僕は、高田塾に通い続けた。うまく説明できないが、直感的に高田先生を信頼しているのだ。朝日新聞のエントリーシートは、提出の3日前、NHKで書いたものを転用しFAXで送り、夕方、塾で先生の講評を聞いた。
「お前は記者に向いていると思うのか」「秋はもうダメだ。また春がんばろう」徹底して30分批判された。その日は塾にも参加せずに、帰った。やる気がなくなった。夜になって、本当はあきらめるつもりはなかったが「自分が記者への適性がないことがよくわかりました」と記者をあきらめるかのようなメールを高田先生に送った。「いや適性あります。体験が消化しきれていないだけです」。相変わらず返信が早い。ドキドキ待つ時間を僕に与えなかった。


エントリーシート提出期限は残り2日。やる気がでない。見えない場所に置いた。翌日。まだやる気はない。夜9時ぐらいだろうか。そろそろ始めないと本当にやばい。全面的に書き直し始めた。とまらず一気に書いた。気づいたら朝になっていた。9時ごろ着替えることもなく、家を出て、新橋の郵便局に持っていった。
夕方、塾へ行った。提出した朝日のエントリーシートのコピーを渡す。何を言われるのだろう。気が気でない。
「きみはやっぱすごいわ!」塾のなかに高田先生の声が響く。そんなにうならなくても・・・。恥ずかしいじゃないか。この言葉は最終面接まで僕の自信になってこだました。
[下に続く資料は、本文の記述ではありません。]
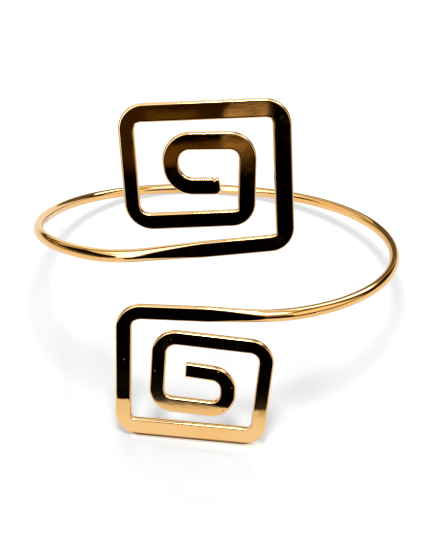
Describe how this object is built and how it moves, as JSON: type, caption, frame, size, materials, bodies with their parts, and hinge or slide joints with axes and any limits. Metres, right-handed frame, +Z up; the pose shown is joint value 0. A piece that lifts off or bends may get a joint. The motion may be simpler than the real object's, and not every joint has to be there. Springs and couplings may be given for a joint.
{
  "type": "upper arm cuff",
  "caption": "Open upper arm cuff of one bent wire, each end flattened into a strip and coiled into a square spiral, standing leaned back.",
  "frame": {"origin": "middle of the bounding box in X and Y, at the surface that the cuff stands on", "axes": "+Z up, -Y the front that both spirals face, +X the viewer's right"},
  "size_m": [0.0864, 0.0894, 0.0689],
  "materials": {
    "gold_plate": "mirror-polished gold plate over brass"
  },
  "bodies": {
    "root": {"wire_cuff": "gold_plate"}
  },
  "joints": []
}
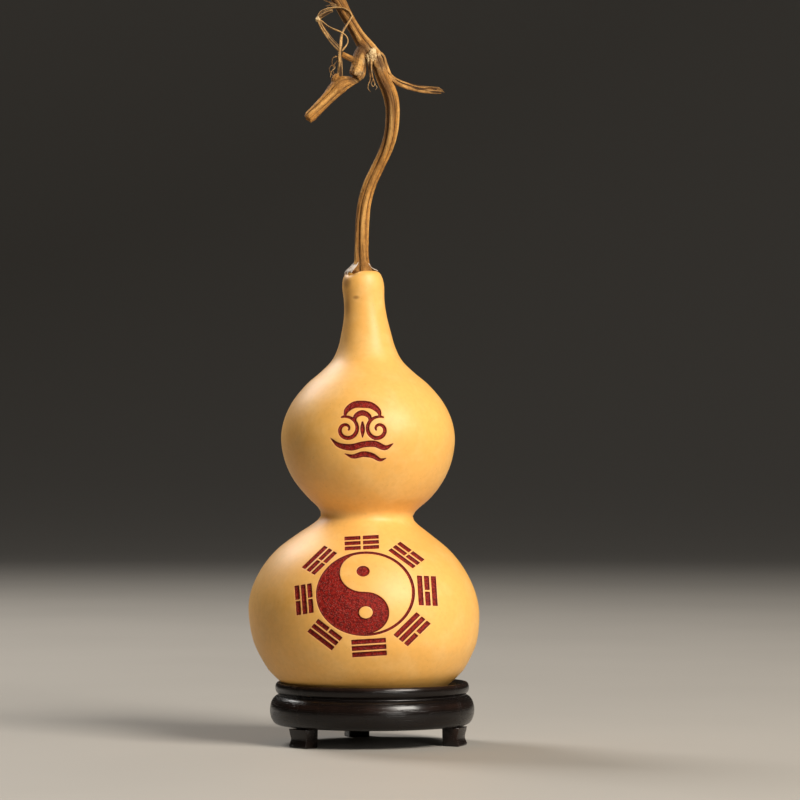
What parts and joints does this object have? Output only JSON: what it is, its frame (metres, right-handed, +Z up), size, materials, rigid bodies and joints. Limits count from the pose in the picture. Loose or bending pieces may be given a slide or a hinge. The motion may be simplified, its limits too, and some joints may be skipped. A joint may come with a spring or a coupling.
{
  "type": "dried bottle gourd",
  "caption": "Dried bottle gourd with carved lobes, its S-curved stalk and a piece of vine, resting in a dark turned wooden stand on small feet.",
  "frame": {"origin": "on the surface that the stand rests on, under the middle of the gourd's lower lobe", "axes": "+Z up along the gourd, -Y the carved front, +X to the right as seen from the front"},
  "size_m": [0.1103, 0.1102, 0.3626],
  "materials": {
    "gourd_shell": "satin",
    "dried_vine": "matte",
    "dark_wood": "satin"
  },
  "bodies": {
    "root": {"gourd": "gourd_shell", "vine": "dried_vine", "stand_ring": "dark_wood", "stand_foot_front_left": "dark_wood", "stand_foot_right": "dark_wood", "stand_foot_back": "dark_wood"}
  },
  "joints": []
}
もうひとつ、最終面接まで何度も思い出した言葉がある。「君は2次3次までは行くが、最終で落ちる」。何の根拠で言っているのだろう。あの確信を持った目で、先生は言い切る。普通に傷つく。それを言われたのは7月頃。この人のせいで僕は記者になることをあきらめるのではないかとさえ思った。
だが、この言葉が2次3次と進んでいくと重みを持った。どんなに面接が進んでも、誰に褒められても、僕がおごることを最後まで許さなかったのが、高田先生の言葉だった。


最終面接が近くとなると高田先生に必ず連絡をとった。第一志望の朝日の最終面接の前は、NHKの最終面接と重なり、時間が限られていたが、会いに行った。会いたいと思った。会ってくれた。
僕は思う。高田塾がなければ内定できなかった。なんて、思わない。僕に限って思ったとして言うはずがない。マスコミ塾に通わず内定する人間は山のようにいる。


だが、高田塾があったからこそ、より良い内定ができたと思う。人間として、記者として生きていくうえで、大切なことを学んだと思う。それが何かと言われれば、「人間力」というやつなんだろう。その意味がなんとなくでも分かるようになった頃、これを読んでいる君は内定できると思う。そして内定後は、いまの僕のように、よい記者になるめたに「人間力」を高めて行こうと思えるはずだ。なぜなら、この就職活動で出会った素晴らしいY新聞の国際記者が言うように、「記者の仕事、最後は人間性」なのだ。人々は、新聞の名前ではなく、その記者の人間性を信頼し何かを語ってくれる。人間性があるから、埋もれている事実に気づくことができる。その人間性を力と見た言葉が、高田先生の言う「人間力」なのだと思う。


さあ、これからだ。人間と向きあおう。僕も、きみも人間力を磨いていこう。